Yves Saint Laurent
PARIS, October 5, 2006 -Yves Saint Laurent is content to stay in his Rue de
Babylon apartment surrounded art - including the Warhole tableau. If he does
leave, it’s usually to go buy shoes at John Lobb on Boulevard Saint Germain
(Pierre Bergé drives him there in a smart car). What, if anything, he thinks
of the label that now bears his name somewhat of a mystery. When comparing
past to present, aside from archival models, there is now a museum full of
multimedia presentations to help fill in the gap. In one video, Saint Laurent
sits smoking a cigarette and ruminating. “I want my clothes to fit a woman’s
body like her lover’s hands,” he says.
That kind of passionate statement is rare in an increasingly vacuous and
profit-driven fashion world.
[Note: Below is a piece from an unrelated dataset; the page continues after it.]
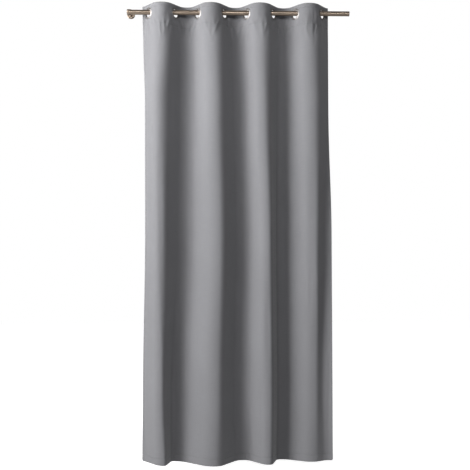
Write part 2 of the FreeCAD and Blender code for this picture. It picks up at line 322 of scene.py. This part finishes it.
def crease_height(x, z):
    """The creases' sum at x, with one row per height. The eyelets hold the cloth under them flat."""
    total = np.zeros_like(x)
    for start, top, length, slant, width, height in CREASES:
        share = np.clip((top - z) / length, 0, 1)
        fade = (np.sin(math.pi * share ** 0.7) ** 2)[:, None]
        across = (x - start - slant * (top - z)[:, None]) / width
        total += height * fade * np.exp(-across ** 2)
    for centre in EYELET_X:
        from_centre = np.hypot((x - centre) / math.cos(SEAT_SLOPE), (z - EYELET_Z)[:, None])
        free = np.clip((from_centre - RIM_R - EYELET_GRIP) / EYELET_EASE, 0, 1)
        total *= free * free * (3 - 2 * free)
    return total


def drape(x, z):
    """The middle of the cloth at x, with one row per height z, and the direction towards its back."""
    rows = PlanRows(z)
    step = 0.5 * MM

    def depth(x_at, z_at, at_rows):
        return at_rows.y(x_at) + crease_height(x_at, z_at)

    y = depth(x, z, rows)
    along = (depth(x + step, z, rows) - depth(x - step, z, rows)) / (2 * step)
    lower, upper = np.maximum(z - 4 * step, BOTTOM), np.minimum(z + 4 * step, TOP)
    change = depth(x, upper, PlanRows(upper)) - depth(x, lower, PlanRows(lower))
    up = change / (upper - lower)[:, None]
    back = np.stack([-along, np.ones_like(y), -up], axis=2)
    back /= np.linalg.norm(back, axis=2, keepdims=True)
    return y, back


# Meshes --------------------------------------------------------------------------------------------------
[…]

For Stefano Pilati, in the collection he showed
for the House of Saint Laurent on Thursday evening at the Grand Palais,
passion was limited to a Greek sentiment. Models tiptoed through violets
planted along the catwalk, (the flower alluding to the coming of spring and
of virginity among the ancients) but the ploy came off awkwardly as stilettos
sunk into the mud. And the color purple was not limited to the turf either-
it blossomed into a silk oversized bolero, into bold abstract print blouses,
into the folds of an organza cocktail dress, and into the swirling trains of
the evening pieces.
The blossoming silhouette created by oversized ballooning pants was hardly
one you could put your hands around. Ditto for evening dresses with ornaments
that got so fussy that they obscured the basic form.
The strong point of the collection was the striking day wear, which was
worked with large check patterns and notable for it’s hour glass shape.